La fede ha cominciato a vacillare nel periodo a cavallo tra le scuole medie e il liceo. E purtroppo devo ammettere che l’aver studiato presso scuole cattoliche non mi è stato d’aiuto. Pur essendo profondamente grato alla mia famiglia per l’educazione ricevuta (di assoluto primo livello), il contatto con certi ambienti ha contribuito ad allontanarmi dalla fede. Insopportabile mi risultava l’ipocrisia di quei ministri di Dio che osannavano la povertà pur vivendo nella ricchezza, ma a irritarmi ancor di più era il modo di intendere la fede cristiana di quelle famiglie-bene, che di buono avevano ben poco e educavano i loro figli a giudicare il prossimo e guardare con sospetto, fino a escludere, chiunque la pensasse – o anche solo apparisse, perché in certi ambienti, si sa, l’abito fa il monaco – in modo diverso. E io in quegli anni, come molti adolescenti, avevo una voglia infinita di provocare, andare controcorrente, vestire i panni del ribelle, così ho smesso di andare a messa e ho cominciato invece ad abbracciare vizi e gioie terrene di ogni tipo…
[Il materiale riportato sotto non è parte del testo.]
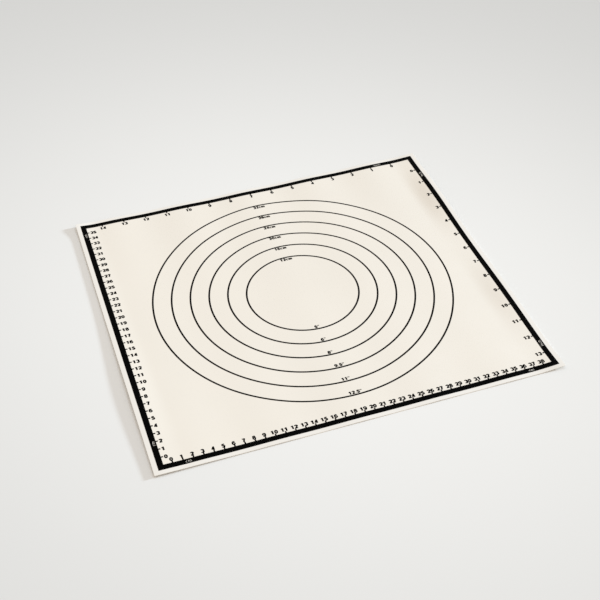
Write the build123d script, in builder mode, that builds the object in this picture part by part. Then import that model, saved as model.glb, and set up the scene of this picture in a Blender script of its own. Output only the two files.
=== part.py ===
from build123d import *
import os

# Silicone baking mat: a glass cloth sealed between two coats of silicone, with a black border,
# four rulers and six measuring circles printed flush into the upper coat.
# Lengths are in millimetres. The origin is the centre of the underside. The front centimetre
# ruler runs along +X, +Y points to the back edge and +Z up, out of the work surface.

# Sheet outline
sheet_width = 419.0
sheet_depth = 388.4
sheet_corner_radius = 1.0

# Layers, from the underside up
bottom_coat_thickness = 0.2
cloth_thickness = 0.3
top_coat_thickness = 0.2

# Print, laid into the upper coat
ink_thickness = 0.05
side_margin = 4.9
end_margin = 4.5
band_width = 5.9
guide_line_width = 1.9
smallest_guide_diameter = 120.0
guide_diameter_step = 40.0
tick_width = 1.5
tick_length = 2.0
centimetre_pitch = 10.0
inch_pitch = 25.4

# How far the middle of each ruler lies from the middle of its side
left_ruler_offset = 0.5
back_ruler_offset = -2.2
right_ruler_offset = -4.3

# Worked out from the sizes above
band_outer_width = sheet_width - 2 * side_margin
band_outer_depth = sheet_depth - 2 * end_margin
band_inner_width = band_outer_width - 2 * band_width
band_inner_depth = band_outer_depth - 2 * band_width

# The cloth stops under the middle of the band, so the rim outside it is silicone alone
cloth_width = (band_outer_width + band_inner_width) / 2
cloth_depth = (band_outer_depth + band_inner_depth) / 2

cloth_floor = bottom_coat_thickness
top_coat_floor = cloth_floor + cloth_thickness
work_surface = top_coat_floor + top_coat_thickness
print_floor = work_surface - ink_thickness

# Each ruler has as many marks as fit along its side
front_tick_count = int(band_inner_width // centimetre_pitch)
left_tick_count = int(band_inner_depth // centimetre_pitch)
back_tick_count = int(band_inner_width // inch_pitch)
right_tick_count = int(band_inner_depth // inch_pitch)

guide_names = [
    "guide_circle_12cm",
    "guide_circle_16cm",
    "guide_circle_20cm",
    "guide_circle_24cm",
    "guide_circle_28cm",
    "guide_circle_32cm",
]

# Only as many circles as stay clear of the ruler marks
guide_room = band_inner_depth - 2 * tick_length - guide_line_width - smallest_guide_diameter
guide_count = min(len(guide_names), int(guide_room // guide_diameter_step) + 1)


# Underside coat: a shallow tray, whose raised rim seals the cut edge of the cloth
with BuildPart() as bottom_silicone_coat:
    with BuildSketch():
        RectangleRounded(sheet_width, sheet_depth, sheet_corner_radius)
    extrude(amount=top_coat_floor)
    with BuildSketch(Plane.XY.offset(cloth_floor)):
        Rectangle(cloth_width, cloth_depth)
    extrude(amount=cloth_thickness, mode=Mode.SUBTRACT)
bottom_silicone_coat.part.label = "bottom_silicone_coat"

# Woven glass cloth, which fills the tray and stops the sheet from stretching
with BuildPart() as glass_cloth_core:
    with BuildSketch(Plane.XY.offset(cloth_floor)):
        Rectangle(cloth_width, cloth_depth)
    extrude(amount=cloth_thickness)
glass_cloth_core.part.label = "glass_cloth_core"

# Black frame round the work surface
with BuildPart() as border_band:
    with BuildSketch(Plane.XY.offset(print_floor)):
        Rectangle(band_outer_width, band_outer_depth)
        Rectangle(band_inner_width, band_inner_depth, mode=Mode.SUBTRACT)
    extrude(amount=ink_thickness)
border_band.part.label = "border_band"

# Measuring circles for rolled dough, all about the middle of the sheet
guide_circles = []
for index in range(guide_count):
    guide_radius = (smallest_guide_diameter + index * guide_diameter_step) / 2
    with BuildPart() as guide_circle:
        with BuildSketch(Plane.XY.offset(print_floor)):
            Circle(guide_radius + guide_line_width / 2)
            Circle(guide_radius - guide_line_width / 2, mode=Mode.SUBTRACT)
        extrude(amount=ink_thickness)
    guide_circle.part.label = guide_names[index]
    guide_circles.append(guide_circle.part)

# Centimetre marks, from the band's inner edge inwards
with BuildPart() as front_centimetre_ticks:
    with BuildSketch(Plane.XY.offset(print_floor)):
        with Locations((0, -band_inner_depth / 2)):
            with GridLocations(centimetre_pitch, 0, front_tick_count, 1):
                Rectangle(tick_width, tick_length, align=(Align.CENTER, Align.MIN))
    extrude(amount=ink_thickness)
front_centimetre_ticks.part.label = "front_centimetre_ticks"

with BuildPart() as left_centimetre_ticks:
    with BuildSketch(Plane.XY.offset(print_floor)):
        with Locations((-band_inner_width / 2, left_ruler_offset)):
            with GridLocations(0, centimetre_pitch, 1, left_tick_count):
                Rectangle(tick_length, tick_width, align=(Align.MIN, Align.CENTER))
    extrude(amount=ink_thickness)
left_centimetre_ticks.part.label = "left_centimetre_ticks"

# Inch marks
with BuildPart() as back_inch_ticks:
    with BuildSketch(Plane.XY.offset(print_floor)):
        with Locations((back_ruler_offset, band_inner_depth / 2)):
            with GridLocations(inch_pitch, 0, back_tick_count, 1):
                Rectangle(tick_width, tick_length, align=(Align.CENTER, Align.MAX))
    extrude(amount=ink_thickness)
back_inch_ticks.part.label = "back_inch_ticks"

with BuildPart() as right_inch_ticks:
    with BuildSketch(Plane.XY.offset(print_floor)):
        with Locations((band_inner_width / 2, right_ruler_offset)):
            with GridLocations(0, inch_pitch, 1, right_tick_count):
                Rectangle(tick_length, tick_width, align=(Align.MAX, Align.CENTER))
    extrude(amount=ink_thickness)
right_inch_ticks.part.label = "right_inch_ticks"

printed_pieces = [
    border_band.part,
    *guide_circles,
    front_centimetre_ticks.part,
    left_centimetre_ticks.part,
    back_inch_ticks.part,
    right_inch_ticks.part,
]

# Upper coat, cast round the print so that the work surface is smooth
with BuildPart() as top_silicone_coat:
    with BuildSketch(Plane.XY.offset(top_coat_floor)):
        RectangleRounded(sheet_width, sheet_depth, sheet_corner_radius)
    extrude(amount=top_coat_thickness)
    add(printed_pieces, mode=Mode.SUBTRACT)
top_silicone_coat.part.label = "top_silicone_coat"

os.makedirs("parts", exist_ok=True)
layers = [bottom_silicone_coat.part, glass_cloth_core.part, top_silicone_coat.part]
for piece in layers + printed_pieces:
    export_step(piece, f"parts/{piece.label}.step")
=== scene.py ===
"""Silicone baking mat: a thin cream sheet on a glass cloth core, printed with a black border, four
rulers and six measuring circles, lying on a pale table with its edges slightly curled.
"""

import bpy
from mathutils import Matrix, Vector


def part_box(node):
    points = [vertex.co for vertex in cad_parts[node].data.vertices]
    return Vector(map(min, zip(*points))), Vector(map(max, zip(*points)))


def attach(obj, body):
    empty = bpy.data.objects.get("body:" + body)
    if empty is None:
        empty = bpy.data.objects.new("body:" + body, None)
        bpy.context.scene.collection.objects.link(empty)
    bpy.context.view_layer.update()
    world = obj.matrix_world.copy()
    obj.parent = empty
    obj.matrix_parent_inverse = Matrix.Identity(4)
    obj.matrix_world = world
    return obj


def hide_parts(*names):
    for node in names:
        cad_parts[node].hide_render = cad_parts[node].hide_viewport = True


bl_info = {
    "name": "Silicone Baking Mat",
    "version": (1, 0, 0),
    "blender": (4, 5, 0),
    "location": "3D View > Sidebar > Baking Mat",
    "description": "Builds a printed silicone baking mat and the table that it lies on",
    "category": "Add Mesh",
}

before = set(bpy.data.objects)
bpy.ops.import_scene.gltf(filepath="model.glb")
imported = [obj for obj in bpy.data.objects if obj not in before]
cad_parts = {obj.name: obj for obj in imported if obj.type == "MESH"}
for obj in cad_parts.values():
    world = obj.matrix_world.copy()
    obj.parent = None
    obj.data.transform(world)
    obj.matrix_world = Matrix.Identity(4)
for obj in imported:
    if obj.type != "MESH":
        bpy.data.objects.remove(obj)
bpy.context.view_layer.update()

import math

import bpy
import numpy as np
from bpy.props import FloatProperty, FloatVectorProperty, PointerProperty
from mathutils import Matrix, Vector
from mathutils.geometry import delaunay_2d_cdt

CIRCLE_NODES = sorted(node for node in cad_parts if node.startswith("guide_circle_"))

# The sizes of the circles in inches, from the smallest to the largest, as they are printed
CIRCLE_INCHES = ("5", "6", "8", "9.5", "11", "12.5")

# Each ruler's CAD node, with the axis along which it runs and the setting that holds its pitch
RULERS = {
    "front_centimetre_ticks": (0, "centimetre"),
    "left_centimetre_ticks": (1, "centimetre"),
    "back_inch_ticks": (0, "inch"),
    "right_inch_ticks": (1, "inch"),
}

# Each unit word in the border, its side, and its place along that side from the middle, in metres
UNIT_WORDS = (
    ("cm", "front", -0.1755),
    ("cm", "front", 0.1752),
    ("cm", "left", -0.1568),
    ("cm", "left", 0.1707),
    ("inch", "back", 0.1598),
    ("inch", "right", 0.1498),
    ("inch", "right", -0.156),
)

# Steps of the meshes
CORNER_STEPS = 3
BAND_STEPS_ACROSS = 2
BAND_STEPS_ALONG = 120
CIRCLE_STEPS = 240


def span(node):
    """The length of a CAD node's box along each axis, in metres."""
    low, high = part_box(node)
    return high - low


def length(name, description, default):
    """A size that a user may change, in metres."""
    return FloatProperty(
        name=name,
        description=description,
        default=default,
        precision=5,
        subtype="DISTANCE",
        unit="LENGTH",
    )


def share(name, description, default):
    """A number between nothing and the whole."""
    return FloatProperty(
        name=name, description=description, default=default, min=0.0, max=1.0, subtype="FACTOR"
    )


def factor(name, description, default, **kind):
    """A plain number."""
    return FloatProperty(name=name, description=description, default=default, **kind)


def angle(name, description, degrees):
    """An angle, given here in degrees."""
    return FloatProperty(
        name=name, description=description, default=math.radians(degrees), subtype="ANGLE"
    )


def vector(name, description, default, **kind):
    """Three numbers along the axes: a place or a direction."""
    return FloatVectorProperty(name=name, description=description, default=default, **kind)


def colour(name, description, default):
    """A linear colour."""
    return vector(name, description, default, min=0.0, max=1.0, subtype="COLOR")


# Sizes and colours to change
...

Durante gli anni del liceo e anche più tardi, all’Università, una serie di eventi sfortunati (la malattia di mia madre, per esempio) e delusioni di svariato tipo hanno spento qualsiasi barlume di fede rimasto. Non solo: a forza di flirtare col nichilismo più cupo, col passare degli anni sono diventato sempre più cinico, grigio, incattivito. Fiero di ogni peccato, come la persona più abietta. Cosa che oggi mi spinge ad ammettere senza alcun orgoglio – in passato arrivavo persino a vantarmi delle mie più bieche malefatte – di essere stato una persona pessima. Purtroppo ho fallito come figlio, fratello, amico, compagno e non potrò mai riscattarmi da tutto il male che ho fatto o ottenere il perdono di quanti ho ferito, ma posso provare a cambiare. Posso tornare a condurre una vita onesta, ispirata a quei valori che da bambino mi sono stati insegnati ma che, a un certo punto, per svariate ragioni e anche un po’ per convenienza, ho preferito rinnegare.

Grazie a Dio ho finalmente ritrovato la strada di casa.

E a casa sono stato accolto a braccia aperte, come il figliol prodigo della parabola.